Steve Coogan on Playing Steve Coogan, Impersonating Every Other Actor In the U.K.

As discussed in his new Slate interview, Steve Coogan has on multiple occasions, most recently in The Trip, played “Steve Coogan,” an arrogant prig who the comedian reassures America is merely an exaggeration of his natural persona. “I come up as slightly too precious and pretentious, and though there’s some truth to that, I’m not as po-faced and neurotic and anxious as I come across in the film,” Coogan explains. “I’m a bit more laid back and don’t take myself quite so seriously. So I exaggerated that.” Personally, I prefer to imagine Coogan as having more in common with his roller-skating drama teacher in Hamlet 2, particularly in his insistence that everybody has rain gutters.
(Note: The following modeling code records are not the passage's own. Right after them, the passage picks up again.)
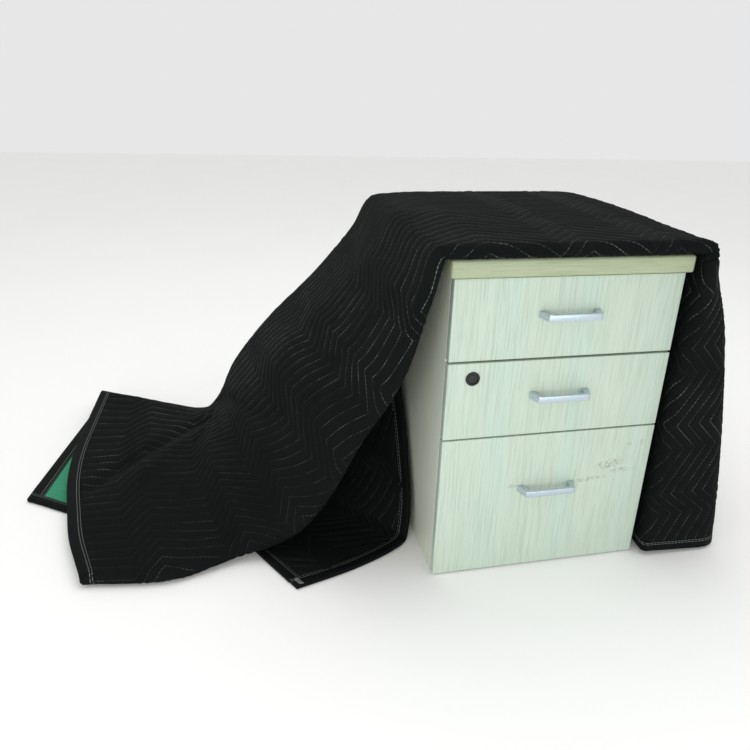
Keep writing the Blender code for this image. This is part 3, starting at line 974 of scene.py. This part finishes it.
def object_place(tree):
    """Each point's place on the whole object."""
    return node(tree, "ShaderNodeTexCoord").outputs["Object"]


def flat_place(tree):
    """The three numbers that a cloth piece keeps at each point, together and one by one."""
    attribute = node(tree, "ShaderNodeAttribute", attribute_name="flat_place")
    parts = node(tree, "ShaderNodeSeparateXYZ", {0: attribute.outputs["Vector"]})
    return attribute.outputs["Vector"], parts.outputs[0], parts.outputs[1], parts.outputs[2]


def dashes(tree, along):
    """One where a stitch lies on top, and zero where its thread goes under."""
    place = maths(tree, "FRACT", maths(tree, "DIVIDE", along, STITCH_LENGTH))
    centre = maths(tree, "ABSOLUTE", maths(tree, "SUBTRACT", place, 0.5))
    return rescaled(tree, centre, STITCH_SHARE / 2 + STITCH_SOFT, STITCH_SHARE / 2 - STITCH_SOFT)


def thread_mask(tree, distance):
    """One on a thread, and zero just past half its width, with a soft edge between."""
    past, within = THREAD_WIDTH * (0.5 + THREAD_SOFT), THREAD_WIDTH * (0.5 - THREAD_SOFT)
    return rescaled(tree, distance, past, within)


def oval_distance(tree, first, second, reach):
    """The square of how far a place is from an oval's middle, with its rim at one."""
    shares = [maths(tree, "DIVIDE", first, reach[0]), maths(tree, "DIVIDE", second, reach[1])]
    squares = [maths(tree, "MULTIPLY", share, share) for share in shares]
    return maths(tree, "ADD", *squares)


def seam_painted_shade(tree, u, v):
    """How much of the seams still shows where painted shade fades them."""
    left = []
    for _, middle, reach, share in SEAM_SHADE_PATCHES:
        along = maths(tree, "SUBTRACT", u, middle[0])
        across = maths(tree, "SUBTRACT", v, middle[1])
        far = oval_distance(tree, along, across, reach)
        left.append(rescaled(tree, far, SEAM_SHADE_EVEN, 1.0, 1 - share, 1.0))
    return combined(tree, "MINIMUM", *left)


def quilted(name, ground, worn, stitch, sheen):
    """Woven cover, quilted: its thread, its weave and the seams drawn into it."""
    made, tree, shader = new_material(name, 0.85)
    shader.inputs["Sheen Weight"].default_value = sheen
    shader.inputs["Sheen Roughness"].default_value = 0.5
    shader.inputs["Specular IOR Level"].default_value = 0.08
    place, across, along, row = flat_place(tree)
    channel = maths(tree, "MULTIPLY", across, CHANNELS / PAD_WIDTH)
    nearest = maths(tree, "ABSOLUTE", maths(tree, "SUBTRACT", maths(tree, "FRACT", channel), 0.5))
    distance = maths(tree, "MULTIPLY", maths(tree, "SUBTRACT", 0.5, nearest), PAD_WIDTH / CHANNELS)
    broken = noise(tree, place, scale=34.0, detail=3.0)
    cloudy = noise(tree, place, scale=7.0, detail=5.0)
    fuzz = noise(tree, place, scale=420.0, detail=2.0)
    worn_short = rescaled(tree, broken, 0.38, 0.62, 0.15, 1.0)
    worn_wide = rescaled(tree, cloudy, 0.42, 0.58, 0.28, 1.0)
    # The seams fade at random as worn thread, and in the shaded patches as painted shade.
    shown = combined(tree, "MULTIPLY", worn_short, worn_wide, seam_painted_shade(tree, row, across))
    seam = maths(tree, "MULTIPLY", thread_mask(tree, distance), dashes(tree, along))
    stitches = maths(tree, "MULTIPLY", seam, shown)
    tone = maths(tree, "MULTIPLY", rescaled(tree, cloudy, 0.35, 0.68), 0.7)
    tone = maths(tree, "ADD", tone, maths(tree, "MULTIPLY", fuzz, 0.3))
    coloured(tree, shader, mixed(tree, stitches, mixed(tree, tone, ground, worn), stitch))
    warp = ribs(tree, place, "X", scale=210.0, distortion=1.2)
    weft = ribs(tree, place, "Y", scale=210.0, distortion=1.2)
    weave = maths(tree, "MULTIPLY", maths(tree, "ADD", warp, weft), 0.35)
    sunk = rescaled(tree, distance, 0.0, SEAM_VALLEY)
    raised = maths(tree, "MULTIPLY", stitches, 0.6)
    rough = maths(tree, "MULTIPLY", fuzz, 0.5)
    bumped(tree, shader, combined(tree, "ADD", weave, sunk, raised, rough), 0.55, 0.0006)
    return made


def taped(name, ground, worn, stitch):
    """Woven tape with two rows of stitching near its inner edge."""
    made, tree, shader = new_material(name, 0.62)
    shader.inputs["Specular IOR Level"].default_value = 0.06
    place, inward, along, _ = flat_place(tree)
    rows = []
    for seam in TAPE_SEAMS:
        distance = maths(tree, "ABSOLUTE", maths(tree, "SUBTRACT", inward, seam))
        rows.append(thread_mask(tree, distance))
    stitches = maths(tree, "MULTIPLY", combined(tree, "MAXIMUM", *rows), dashes(tree, along))
    tone = rescaled(tree, noise(tree, place, scale=18.0, detail=4.0), 0.35, 0.65)
    coloured(tree, shader, mixed(tree, stitches, mixed(tree, tone, ground, worn), stitch))
    weave = ribs(tree, place, "Y", scale=190.0, distortion=0.4)
    height = maths(tree, "ADD", weave, maths(tree, "MULTIPLY", stitches, 1.2))
    bumped(tree, shader, height, 0.5, 0.0005)
    return made


def laminate(name, grain, cream, mint, streak):
    """Printed wood-grain laminate, between two colours and with darker streaks."""
    made, tree, shader = new_material(name, LAMINATE_ROUGHNESS)
    shader.inputs["Specular IOR Level"].default_value = 0.45
    shader.inputs["Coat Weight"].default_value = 0.08
    shader.inputs["Coat Roughness"].default_value = 0.35
    sockets = {"Vector": object_place(tree), "Scale": grain}
    stretched = node(tree, "ShaderNodeMapping", sockets).outputs[0]
    wide = noise(tree, stretched, scale=0.5, detail=2.0)
    band = noise(tree, stretched, scale=5.0, detail=3.0, distortion=0.3)
    fine = noise(tree, stretched, scale=10.5, detail=5.0, roughness=0.65)
    wide_share = maths(tree, "MULTIPLY", rescaled(tree, wide, 0.35, 0.65), 0.65)
    band_share = maths(tree, "MULTIPLY", rescaled(tree, band, 0.36, 0.64), 0.30)
    lines = maths(tree, "MULTIPLY", rescaled(tree, fine, 0.47, 0.66), 0.75)
    ground = mixed(tree, maths(tree, "ADD", wide_share, band_share), cream, mint)
    coloured(tree, shader, mixed(tree, lines, ground, streak))
    bumped(tree, shader, maths(tree, "MULTIPLY", lines, -1.0), 0.3, 0.0002)
    smooth, dull = LAMINATE_ROUGHNESS - 0.05, LAMINATE_ROUGHNESS + 0.10
    tree.links.new(rescaled(tree, fine, 0.3, 0.7, smooth, dull), shader.inputs["Roughness"])
    return made


def scuffed(made, marks, colour):
    """Gives a material rub marks, broken up by a fine noise."""
    tree = made.node_tree
    shader = tree.nodes["Principled BSDF"]
    place = object_place(tree)
    parts = node(tree, "ShaderNodeSeparateXYZ", {0: place})
    masks = []
    for x, z, length, height, slope in marks:
        over = maths(tree, "SUBTRACT", parts.outputs[0], x)
        up = maths(tree, "SUBTRACT", parts.outputs[2], z)
        up = maths(tree, "SUBTRACT", up, maths(tree, "MULTIPLY", over, slope))
        masks.append(rescaled(tree, oval_distance(tree, over, up, (length, height)), 1.0, 0.2))
    broken = rescaled(tree, noise(tree, place, scale=160.0, detail=4.0), 0.44, 0.60)
    rubbed = maths(tree, "MULTIPLY", combined(tree, "MAXIMUM", *masks), broken)
    before = shader.inputs["Base Color"].links[0].from_socket
    coloured(tree, shader, mixed(tree, maths(tree, "MULTIPLY", rubbed, 0.55), before, colour))


def coated_metal(name, colour):
    """A satin metal, faintly mottled."""
    made, tree, shader = new_material(name, 0.32, 0.75)
    cloudy = noise(tree, object_place(tree), scale=240.0, detail=3.0)
    coloured(tree, shader, mixed(tree, cloudy, darkened(colour, 0.82), colour))
    tree.links.new(rescaled(tree, cloudy, 0.3, 0.7, 0.26, 0.40), shader.inputs["Roughness"])
    return made


def plain(name, colour, roughness, grain=300.0, shade=0.8):
    """A smooth material with a faint grain in its colour and its relief."""
    made, tree, shader = new_material(name, roughness)
    speck = noise(tree, object_place(tree), scale=grain, detail=2.0)
    coloured(tree, shader, mixed(tree, speck, darkened(colour, shade), colour))
    bumped(tree, shader, speck, 0.08, 0.0002)
    return made


def dress(obj, material, band=None):
    """Gives a piece its materials, and makes it ride with the body."""
    obj.data.materials.clear()
    obj.data.materials.append(material)
    if band:
        obj.data.materials.append(band)
    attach(obj, "root")


# Building


def build_pad():
    """The pad's two plies, its four tapes and the bars of stitching at its corners."""
    pad = Pad()
    half = (FACE_THICK + BACK_THICK) / 2
    face = cloth_layer("quilted_face", pad, half, CHANNEL_CREST, True)
    lining = cloth_layer("quilted_backing", pad, -half, -BACK_CREST, False)
    tapes = (
        (long_tape("tape_front", pad, True), "binding_front"),
        (long_tape("tape_rear", pad, False), "binding_rear"),
        (end_tape("tape_right", True), "binding_right"),
        (end_tape("tape_left", False), "binding_left"),
    )
    grey_thread = linear(106, 114, 108)
    black = quilted("black_cover", linear(10, 13, 14), linear(16, 19, 19), grey_thread, 0.0)
    green = quilted("green_cover", linear(44, 128, 92), linear(66, 152, 116), linear(30, 90, 66), 0.05)
    edge = taped("black_edge_tape", linear(9, 11, 12), linear(14, 16, 17), grey_thread)
    dress(face, black)
    dress(lining, green)
    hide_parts("pad_face")
    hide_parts("pad_backing")
    for obj, cad_node in tapes:
        dress(obj, edge)
        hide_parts(cad_node)
    pale_thread = plain("pale_thread", linear(168, 172, 168), 0.8)
    for name, u, front in (
        ("bartack_left_front", PAD_LENGTH, True),
        ("bartack_left_rear", PAD_LENGTH, False),
        ("bartack_right_front", 0.0, True),
        ("bartack_right_rear", 0.0, False),
    ):
        bar = bartack(name, u, front)
        dress(bar, pale_thread)


def build_cabinet():
    """The boards, the drawer fronts, the handles and the lock."""
    # The boards' laminate is its own colour made paler than the fronts', as painted light on the
    # shaded left side.
    pale = (linear(214, 216, 200), linear(206, 214, 200), linear(188, 194, 178))
    olive = (linear(172, 180, 150), linear(162, 174, 142), linear(138, 149, 118))
    mint = (linear(188, 200, 185), linear(183, 202, 190), linear(161, 174, 158))
    side_wood_painted_light = laminate("side_laminate", GRAIN_UPRIGHT, *pale)
    top_wood = laminate("top_laminate", GRAIN_LEVEL, *olive)
    front_wood = laminate("front_laminate", GRAIN_UPRIGHT, *mint)
    worn_wood = laminate("front_laminate_worn", GRAIN_UPRIGHT, *mint)
    scuffed(worn_wood, SCUFFS, linear(120, 124, 116))
    tan_band = plain("tan_edge_band", linear(160, 154, 128), 0.5)
    # The top slab's rounded front edge: the edge band's own colour made paler, as a painted highlight.
    band_painted_highlight = plain("pale_edge_band_painted_highlight", linear(226, 230, 212), 0.4)
    boards = (
        ("cabinet_side_left", "side_left", BOARD_EDGE, side_wood_painted_light, tan_band, "side_laminate"),
        ("cabinet_side_right", "side_right", BOARD_EDGE, side_wood_painted_light, tan_band, "side_laminate"),
        ("cabinet_base", "base_board", BOARD_EDGE, side_wood_painted_light, tan_band, "side_laminate"),
        ("cabinet_back", "back_board", BOARD_EDGE, side_wood_painted_light, tan_band, "side_laminate"),
        ("cabinet_top", "top_slab", TOP_EDGE, top_wood, band_painted_highlight, "top_laminate"),
        ("drawer_bottom", "drawer_front_bottom", FRONT_EDGE, worn_wood, tan_band, "front_laminate"),
        ("drawer_middle", "drawer_front_middle", FRONT_EDGE, front_wood, tan_band, "front_laminate"),
        ("drawer_top", "drawer_front_top", FRONT_EDGE, front_wood, tan_band, "front_laminate"),
    )
    for name, cad_node, edge, wood, band, slot in boards:
        dress(board(name, cad_node, edge), wood, band)
    metal = coated_metal("pale_coated_metal", linear(198, 210, 220))
    for place in ("bottom", "middle", "top"):
        dress(handle("bow_" + place, "handle_" + place), metal)
    collar, core, keyway = lock()
    dress(collar, plain("black_lock_ring", linear(14, 17, 16), 0.45))
    dress(core, plain("dark_lock_core", linear(18, 22, 20), 0.5))
    # The keyway is a black block on the core: painted shade where the key slot would be.
    dress(keyway, plain("lock_keyway_painted_shade", linear(10, 11, 11), 0.6))


def area_light(name, place, target, size, power, colour):
    """A soft light aimed at a target."""
    light = bpy.data.lights.new(name, "AREA")
    light.shape = "RECTANGLE"
    light.size, light.size_y = size
    light.energy = power
    light.color = colour
    obj = bpy.data.objects.new(name, light)
    obj.location = place
    aim = Vector(target) - Vector(place)
    obj.rotation_euler = aim.to_track_quat("-Z", "Y").to_euler()
    bpy.context.scene.collection.objects.link(obj)


def build_stage():
    """A pale floor, soft light from all sides, and the camera."""
    mesh = bpy.data.meshes.new("floor")
    half = FLOOR_SIZE / 2
    corners = [(-half, -half, 0), (half, -half, 0), (half, half, 0), (-half, half, 0)]
    mesh.from_pydata(corners, [], [(0, 1, 2, 3)])
    floor = bpy.data.objects.new("floor", mesh)
    bpy.context.scene.collection.objects.link(floor)
    mesh.materials.append(plain("pale_floor", linear(250, 250, 249), 0.9, grain=3.0, shade=0.97))
    world = bpy.data.worlds.new("studio")
    bpy.context.scene.world = world
    world.use_nodes = True
    background = world.node_tree.nodes["Background"]
    background.inputs["Color"].default_value = (1.0, 1.0, 1.0, 1.0)
    background.inputs["Strength"].default_value = WORLD_STRENGTH
    for light in LIGHTS:
        area_light(*light)
    bpy.context.scene.view_settings.view_transform = "Standard"
    bpy.context.scene.view_settings.look = "None"
    camera = bpy.data.cameras.new("camera")
    camera.sensor_width = CAMERA_SENSOR
    camera.lens = CAMERA_LENS
    camera.shift_x, camera.shift_y = CAMERA_SHIFT
    eye = bpy.data.objects.new("camera", camera)
    back = -Vector(CAMERA_AHEAD)
    turn = Matrix((CAMERA_RIGHT, CAMERA_UP, back)).transposed()
    eye.matrix_world = Matrix.Translation(CAMERA_PLACE) @ turn.to_4x4()
    bpy.context.scene.collection.objects.link(eye)
    bpy.context.scene.camera = eye


def main():
    """Builds the scene."""
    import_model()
    build_stage()
    build_pad()
    build_cabinet()
    bpy.context.view_layer.update()


main()
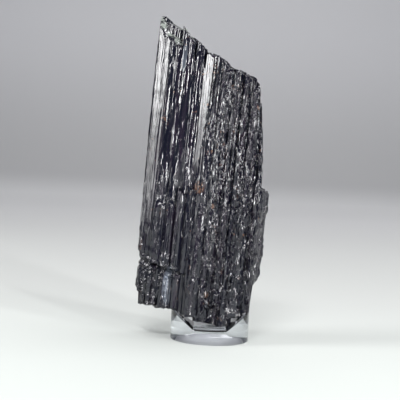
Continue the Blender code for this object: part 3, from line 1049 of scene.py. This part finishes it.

As for the spot-on impersonations Coogan and co-star Rob Brydon volley back and forth over their apéritifs (Michael Caine, Billy Connolly, a loop of sneering Bond villains), the Tristam Shandy star explains that pretending to be someone else is…somewhat beneath him, unless of course that person is himself. “I think it’s trivial, and when you sort of want to be taken seriously or show that you have substance to your comedy and that you’re creative, then doing voices like that is just like a party trick, nothing more than that,” Coogan declares. “I find impressionists slightly annoying, really. I mean they’re sort of fascinating but I don’t find them particularly funny, even though I can do it.”